Ivera Medical Corporation v. Hospira, Inc.


Docket No. 2014-1613, 2014-1614

NEWMAN, REYNA, TARANTO
September 8, 2015

Brief Summary: DC grant of SJ that the disputed patents are invalid for obviousness reversed as “Ivera established a genuine dispute over whether one of ordinary skill in the art would have been motivated to add a vent to the disinfecting cap described in” the prior art.

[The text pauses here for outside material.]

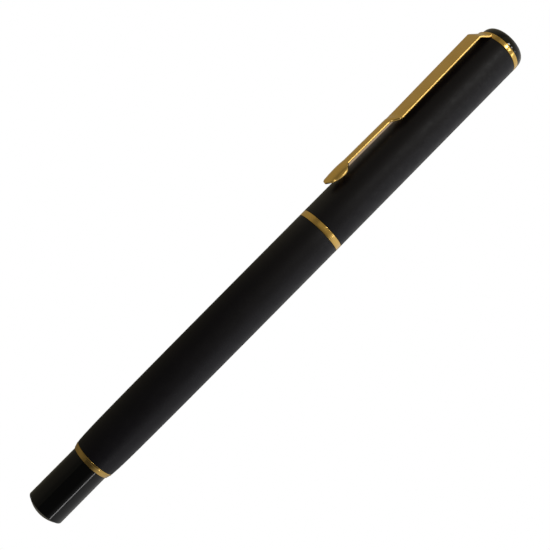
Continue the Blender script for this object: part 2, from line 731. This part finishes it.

Summary: Ivera appealed DC grant of SJ that US 7,780,794; 7,985,302; and 8,206,514 related to cleaning devices (i.e., caps containing cleaning materials) for medical implements such as catheters were invalid for obviousness. Typically, catheters and the like are swabbed prior to use with cotton gauze soaked in a cleaning agent such as isoproplyl alcohol, packaged in foil to prevent evaporation. The claimed invention of the patents relate to caps “include a ‘second opening’, ‘aperture’ or ‘means for venting’ that inhibit pressure buildup and allow for evaporation” (representative claim 13 of the ‘794 patent). The DC construed these terms (including first opening), defining “means for venting” under 35 USC § 112, para. 6; these definitions were not challenged. In granting SJ, the DC concluded the “patents-in-suit contain the same elements that perform the same functions they had been known to perform in the prior art”, the “arrangement of elements in the asserted claims do[es] not yield anything other than predictable results”, “a person of ordinary skill would not ‘need the benefit of hindsight to realize that adding a vent would relieve possible pressure on the inside of the cap”, and that any secondary considerations were not persuasive. The FC panel agreed with Ivera that the “record evidence establishes a genuine dispute over whether a person of ordinary skill would have been motivated to add a vent to [the prior art’s] disinfecting cap” (including expert declarations and an inventor declaration not considered during prosecution but raised at the SJ stage without objection by Hospira (while “statements of an inventor are not controlling as to the content of a patent application”, Hospira did not challenge inventor’s assertion that he is a person of ordinary skill)). The opinion also explains that the interpretation of certain prior art references is disputed, “neither side points to any other evidence favoring one interpretation”, and this factual dispute must be resolved in Ivera’s favor at the SJ stage (Plantronics, FC 2013). The FC panel concluded “Ivera established a genuine dispute over whether one of ordinary skill in the art would have been motivated to add a vent to the disinfecting cap described in” the prior art, and therefore reversed the DC grant of SJ.